La vera svolta l'abbiamo con la crescita di Rasmus e quindi la sostituzione dell'attore, che oltre a saper recitare meglio, non è neanche niente male. La storia vede i due fratelli, per un motivo o per un altro, restare nel bunker da soli per 6 anni fino a che qualcuno non fa irruzione.
La storia diventa più avvincente una volta fuori e tratta diversi elementi fondamentali per il genere di sopravvivenza/ apocalittico. Ricerca di armi, di cibo, legami che si creano con sconosciuti e quelli che hanno, per la miliardesima volta, l'aria di essere degli zombi.

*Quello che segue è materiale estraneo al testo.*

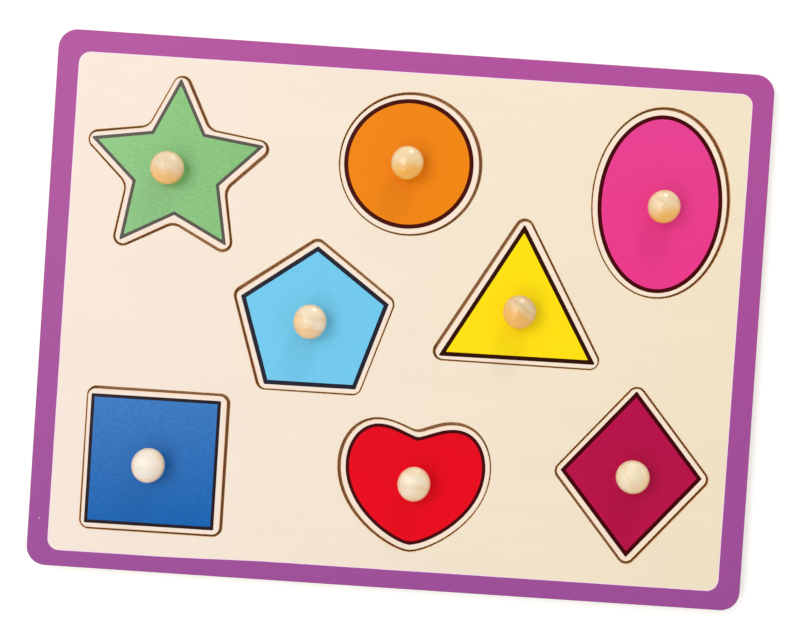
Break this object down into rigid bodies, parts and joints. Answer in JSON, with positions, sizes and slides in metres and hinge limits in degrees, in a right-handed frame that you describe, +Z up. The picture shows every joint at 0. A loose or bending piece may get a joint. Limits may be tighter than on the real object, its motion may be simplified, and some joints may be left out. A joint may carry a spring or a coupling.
{
  "type": "peg puzzle",
  "caption": "Wooden peg puzzle: a flat plywood board with a purple border, whose coloured shape pieces lift out of matching cut-outs by small turned knobs.",
  "frame": {"origin": "middle of the board's underside", "axes": "+X along the board's length, to the right as the puzzle is looked at; +Y across its width, away from the child; +Z up, out of the printed face, the way the pieces lift"},
  "size_m": [0.3, 0.225, 0.02],
  "materials": {
    "board_plywood": "pale sanded plywood, clear matt lacquer, printed purple border on the top face",
    "backing_plywood": "bare sanded plywood",
    "knob_wood": "turned hardwood, clear satin lacquer",
    "pin_steel": "bright steel wire",
    "screw_steel": "bright zinc plating",
    "green_print": "plywood with a screen-printed green figure and dark outline, bare wood margin, satin",
    "orange_print": "plywood with a screen-printed orange figure and dark outline, bare wood margin, satin",
    "pink_print": "plywood with a screen-printed pink figure and dark outline, bare wood margin, satin",
    "sky_print": "plywood with a screen-printed sky blue figure and dark outline, bare wood margin, satin",
    "yellow_print": "plywood with a screen-printed yellow figure and dark outline, bare wood margin, satin",
    "blue_print": "plywood with a screen-printed blue figure and dark outline, bare wood margin, satin",
    "red_print": "plywood with a screen-printed red figure and dark outline, bare wood margin, satin",
    "crimson_print": "plywood with a screen-printed crimson figure and dark outline, bare wood margin, satin"
  },
  "bodies": {
    "board": {"backing_board": "backing_plywood", "top_board": "board_plywood", "panel_pins": "pin_steel"},
    "star_body": {"star_piece": "green_print", "star_knob": "knob_wood", "star_knob_screw": "screw_steel"},
    "circle_body": {"circle_piece": "orange_print", "circle_knob": "knob_wood", "circle_knob_screw": "screw_steel"},
    "ellipse_body": {"ellipse_piece": "pink_print", "ellipse_knob": "knob_wood", "ellipse_knob_screw": "screw_steel"},
    "pentagon_body": {"pentagon_piece": "sky_print", "pentagon_knob": "knob_wood", "pentagon_knob_screw": "screw_steel"},
    "triangle_body": {"triangle_piece": "yellow_print", "triangle_knob": "knob_wood", "triangle_knob_screw": "screw_steel"},
    "square_body": {"square_piece": "blue_print", "square_knob": "knob_wood", "square_knob_screw": "screw_steel"},
    "heart_body": {"heart_piece": "red_print", "heart_knob": "knob_wood", "heart_knob_screw": "screw_steel"},
    "diamond_body": {"diamond_piece": "crimson_print", "diamond_knob": "knob_wood", "diamond_knob_screw": "screw_steel"}
  },
  "joints": [
    {"name": "star_lift", "type": "slide", "parent": "board", "child": "star_body", "axis": [0, 0, 1], "range_m": [0, 0.04]},
    {"name": "circle_lift", "type": "slide", "parent": "board", "child": "circle_body", "axis": [0, 0, 1], "range_m": [0, 0.04]},
    {"name": "ellipse_lift", "type": "slide", "parent": "board", "child": "ellipse_body", "axis": [0, 0, 1], "range_m": [0, 0.04]},
    {"name": "pentagon_lift", "type": "slide", "parent": "board", "child": "pentagon_body", "axis": [0, 0, 1], "range_m": [0, 0.04]},
    {"name": "triangle_lift", "type": "slide", "parent": "board", "child": "triangle_body", "axis": [0, 0, 1], "range_m": [0, 0.04]},
    {"name": "square_lift", "type": "slide", "parent": "board", "child": "square_body", "axis": [0, 0, 1], "range_m": [0, 0.04]},
    {"name": "heart_lift", "type": "slide", "parent": "board", "child": "heart_body", "axis": [0, 0, 1], "range_m": [0, 0.04]},
    {"name": "diamond_lift", "type": "slide", "parent": "board", "child": "diamond_body", "axis": [0, 0, 1], "range_m": [0, 0.04]}
  ]
}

Sono solo otto episodi, quindi pochi, ma oltre ai due fratelli Andersen ( Rasmus come personalità è molto simile a Shinji di Evangelion... e non è assolutamente un complimento sappiatelo) non conosciamo davvero molto degli altri personaggi che incontreremo. Abbiamo qualche flashback, quindi qualche loro episodio rilevante del passato ci viene mostrato (tutti eventi traumatici, o che finiscono per divenire tali) , ma la produzione pare dell'opinione che quelli con
cui abbiamo a che fare sono solo semplici ragazzini, il cui cambiamento causato dall'improvviso pericolo della pioggia (trasforma in zombi...quanto sarebbe stato divertente se fosse avvenuto in Dark, dato che non avevano un ombrello a pagarlo) è molto più interessante.
Recitazione quindi da rivedersi un attimo, ma all'ottavo episodio vi siete completamente dimenticati che guardate qualcosa di danese.
Il set è costituito per lo più da boschi e bunker, nulla di speciale.
La storia è carina, ma sembra molto la versione danese di Maze Runner. Per certi versi finisce pure in modo simile al primo. C'è anche qui l'ossessione per una cura, i fantastici muri per cui la Wicked ha un amore che non si spiega e ovviamente legami d'amore e tradimento. Ma non c'è Newt, nè Thomas. Okay la chiudo qui... anche se pure qui abbiamo la nostra "Teresa" per certi aspetti. Beatrice è uno dei personaggi su cui avrei voluto avere maggiori spiegazioni. Chissà, se e quando uscirà la seconda stagione, ma credo la guarderò, dato che riesce al contrario dell'alienista, a mantenere sempre alto il livello di tensione.